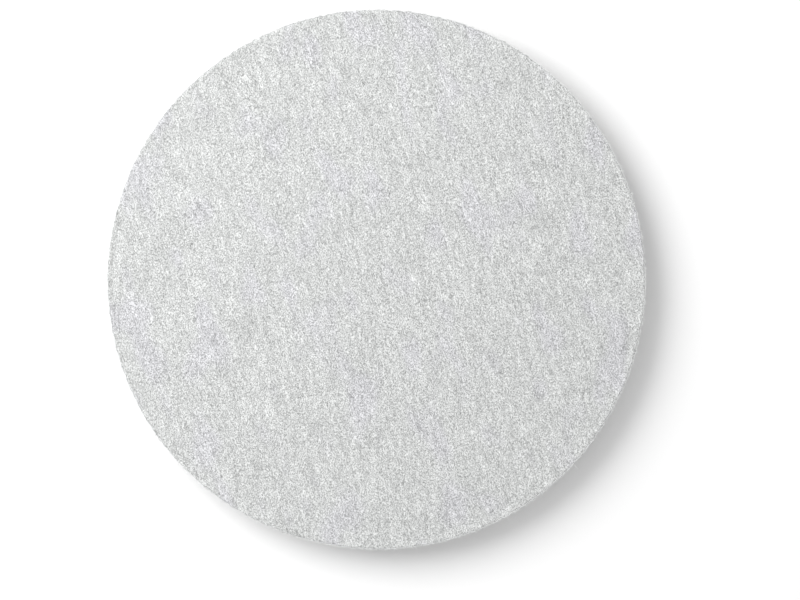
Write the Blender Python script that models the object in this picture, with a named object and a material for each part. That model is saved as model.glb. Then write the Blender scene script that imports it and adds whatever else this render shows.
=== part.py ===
"""Felt polishing wheel: a thick felt disc with a hook-and-loop back.

The wheel is a bonded stack of three round layers. It lies flat with its polishing
face up, and the centre of its back is at the origin. From the bottom up:

  loop_backing    knitted loop fabric, which grips a hook-faced backing pad
  adhesive_film   hot-melt film, which bonds the felt to the fabric
  felt_disc       pressed wool felt, which polishes

Nothing in the stack moves. Lengths are in metres.
"""

import math

import bmesh
import bpy

# Driving dimensions.
WHEEL_DIAMETER = 0.150
WHEEL_THICKNESS = 0.010
LOOP_FABRIC_THICKNESS = 0.0012
ADHESIVE_THICKNESS = 0.0003

# The felt is die cut: its face edge is worn round, and its back edge is nearly sharp.
FACE_EDGE_RADIUS = 0.0010
BACK_EDGE_RADIUS = 0.0003
FABRIC_EDGE_RADIUS = 0.0003

# The fabric and the film stop a little inside the felt's cut wall.
FABRIC_SETBACK = 0.0003
ADHESIVE_SETBACK = 0.0006

# Meshes that touch keep this much clear of each other.
CONTACT_GAP = 0.0003

# Facets.
RIM_SEGMENTS = 192
EDGE_SEGMENTS = 3


def clear_scene():
    """Remove every object that the file opened with."""
    for old in list(bpy.data.objects):
        bpy.data.objects.remove(old, do_unlink=True)


def make_material(name, color, roughness):
    """Give a non-metallic Principled material of one colour."""
    material = bpy.data.materials.new(name)
    material.use_nodes = True
    material.diffuse_color = (*color, 1.0)
    shader = material.node_tree.nodes["Principled BSDF"]
    shader.inputs["Base Color"].default_value = (*color, 1.0)
    shader.inputs["Roughness"].default_value = roughness
    shader.inputs["Metallic"].default_value = 0.0
    return material


def edge_arc(radius, z, edge_radius, toward_face):
    """Give (radius, height) points that round an outer edge, from low to high."""
    if edge_radius == 0.0:
        return [(radius, z)]
    points = []
    for step in range(EDGE_SEGMENTS + 1):
        angle = 0.5 * math.pi * step / EDGE_SEGMENTS
        inward = edge_radius * (1.0 - math.cos(angle))
        drop = edge_radius * (1.0 - math.sin(angle))
        points.append((radius - inward, z - drop if toward_face else z + drop))
    return points if toward_face else points[::-1]


def layer_profile(radius, bottom, top, back_edge, face_edge):
    """Give the outline of half a layer, from the axis below to the axis above."""
    profile = [(0.0, bottom)]
    profile += edge_arc(radius, bottom, back_edge, toward_face=False)
    profile += edge_arc(radius, top, face_edge, toward_face=True)
    profile.append((0.0, top))
    return profile


def make_layer(name, profile, material):
    """Turn an outline about the vertical axis into one closed round layer."""
    shape = bmesh.new()
    points = [shape.verts.new((radius, 0.0, z)) for radius, z in profile]
    edges = [shape.edges.new(pair) for pair in zip(points, points[1:])]
    bmesh.ops.spin(
        shape,
        geom=points + edges,
        cent=(0.0, 0.0, 0.0),
        axis=(0.0, 0.0, 1.0),
        angle=2.0 * math.pi,
        steps=RIM_SEGMENTS,
        use_merge=True,
    )
    bmesh.ops.remove_doubles(shape, verts=shape.verts, dist=1e-6)
    bmesh.ops.recalc_face_normals(shape, faces=shape.faces)
    mesh = bpy.data.meshes.new(name)
    shape.to_mesh(mesh)
    shape.free()
    mesh.materials.append(material)
    mesh.shade_smooth()
    mesh.set_sharp_from_angle(angle=math.radians(40.0))
    layer = bpy.data.objects.new(name, mesh)
    bpy.context.scene.collection.objects.link(layer)
    return layer


def make_loop_backing(radius, bottom, top):
    """Make the fabric: a flat layer as thick as its pile stands."""
    material = make_material("loop_fabric", (0.74, 0.75, 0.76), 0.95)
    profile = layer_profile(
        radius, bottom, top, back_edge=FABRIC_EDGE_RADIUS, face_edge=0.0
    )
    return make_layer("loop_backing", profile, material)


def make_adhesive_film(radius, bottom, top):
    """Make the bond layer, with square edges."""
    material = make_material("hot_melt_adhesive", (0.80, 0.77, 0.68), 0.35)
    profile = layer_profile(radius, bottom, top, back_edge=0.0, face_edge=0.0)
    return make_layer("adhesive_film", profile, material)


def make_felt_disc(radius, bottom, top):
    """Make the felt: a thick disc whose face edge is rounded."""
    material = make_material("wool_felt", (0.66, 0.68, 0.67), 1.0)
    profile = layer_profile(
        radius, bottom, top, back_edge=BACK_EDGE_RADIUS, face_edge=FACE_EDGE_RADIUS
    )
    return make_layer("felt_disc", profile, material)


def build():
    """Stack the three layers from the back up."""
    clear_scene()
    wheel_radius = 0.5 * WHEEL_DIAMETER
    fabric_top = LOOP_FABRIC_THICKNESS
    film_bottom = fabric_top + CONTACT_GAP
    film_top = film_bottom + ADHESIVE_THICKNESS
    felt_bottom = film_top + CONTACT_GAP
    layers = [
        make_loop_backing(wheel_radius - FABRIC_SETBACK, 0.0, fabric_top),
        make_adhesive_film(wheel_radius - ADHESIVE_SETBACK, film_bottom, film_top),
        make_felt_disc(wheel_radius, felt_bottom, WHEEL_THICKNESS),
    ]
    wheel = bpy.data.objects.new("wheel", None)
    bpy.context.scene.collection.objects.link(wheel)
    for layer in layers:
        layer.parent = wheel


build()
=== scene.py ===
"""The looks of a felt polishing wheel: a thick disc of pressed wool felt on a loop fabric back.

The felt is one solid body with a soft, uneven face. Thousands of loose wool fibres lie on the
face and on the cut wall, stand a little off the face, and fray round the rim. Under the felt are a
bond layer and a knitted cloth with a pile of loops. Lengths are in metres, and MM is one millimetre.
"""

import math

import bpy
import numpy as np
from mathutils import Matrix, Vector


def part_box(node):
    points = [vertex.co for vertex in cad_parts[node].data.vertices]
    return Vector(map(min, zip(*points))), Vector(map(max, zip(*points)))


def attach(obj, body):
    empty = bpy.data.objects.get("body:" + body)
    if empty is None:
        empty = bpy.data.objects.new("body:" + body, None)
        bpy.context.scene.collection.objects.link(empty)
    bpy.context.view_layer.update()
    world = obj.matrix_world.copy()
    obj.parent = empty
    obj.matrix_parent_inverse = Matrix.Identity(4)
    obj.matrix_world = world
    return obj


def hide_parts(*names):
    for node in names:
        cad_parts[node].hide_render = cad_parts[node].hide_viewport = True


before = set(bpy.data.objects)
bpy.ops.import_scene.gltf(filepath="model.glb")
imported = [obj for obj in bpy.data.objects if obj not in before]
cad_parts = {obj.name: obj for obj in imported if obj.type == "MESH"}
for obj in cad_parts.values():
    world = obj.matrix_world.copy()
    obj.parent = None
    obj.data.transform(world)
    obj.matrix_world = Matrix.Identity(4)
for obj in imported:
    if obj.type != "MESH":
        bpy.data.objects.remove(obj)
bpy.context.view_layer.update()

MM = 0.001

# The high corner of each CAD solid's box gives its radius and the height of its top.
_, FELT_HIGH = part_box("felt_disc")
_, FILM_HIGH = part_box("adhesive_film")
_, LOOP_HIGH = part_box("loop_backing")
FELT_RADIUS = FELT_HIGH.x
FACE_Z = FELT_HIGH.z
FILM_RADIUS = FILM_HIGH.x
CLOTH_RADIUS = LOOP_HIGH.x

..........

* THE TASK
Repeat exactly the lines from the one containing "film_bottom = fabric_top + CONTACT_GAP" through the one containing "obj.matrix_parent_inverse = Matrix.Identity(4)", both included, and nothing else.

* ANSWER FOR THIS EXERCISE
    film_bottom = fabric_top + CONTACT_GAP
    film_top = film_bottom + ADHESIVE_THICKNESS
    felt_bottom = film_top + CONTACT_GAP
    layers = [
        make_loop_backing(wheel_radius - FABRIC_SETBACK, 0.0, fabric_top),
        make_adhesive_film(wheel_radius - ADHESIVE_SETBACK, film_bottom, film_top),
        make_felt_disc(wheel_radius, felt_bottom, WHEEL_THICKNESS),
    ]
    wheel = bpy.data.objects.new("wheel", None)
    bpy.context.scene.collection.objects.link(wheel)
    for layer in layers:
        layer.parent = wheel


build()
=== scene.py ===
"""The looks of a felt polishing wheel: a thick disc of pressed wool felt on a loop fabric back.

The felt is one solid body with a soft, uneven face. Thousands of loose wool fibres lie on the
face and on the cut wall, stand a little off the face, and fray round the rim. Under the felt are a
bond layer and a knitted cloth with a pile of loops. Lengths are in metres, and MM is one millimetre.
"""

import math

import bpy
import numpy as np
from mathutils import Matrix, Vector


def part_box(node):
    points = [vertex.co for vertex in cad_parts[node].data.vertices]
    return Vector(map(min, zip(*points))), Vector(map(max, zip(*points)))


def attach(obj, body):
    empty = bpy.data.objects.get("body:" + body)
    if empty is None:
        empty = bpy.data.objects.new("body:" + body, None)
        bpy.context.scene.collection.objects.link(empty)
    bpy.context.view_layer.update()
    world = obj.matrix_world.copy()
    obj.parent = empty
    obj.matrix_parent_inverse = Matrix.Identity(4)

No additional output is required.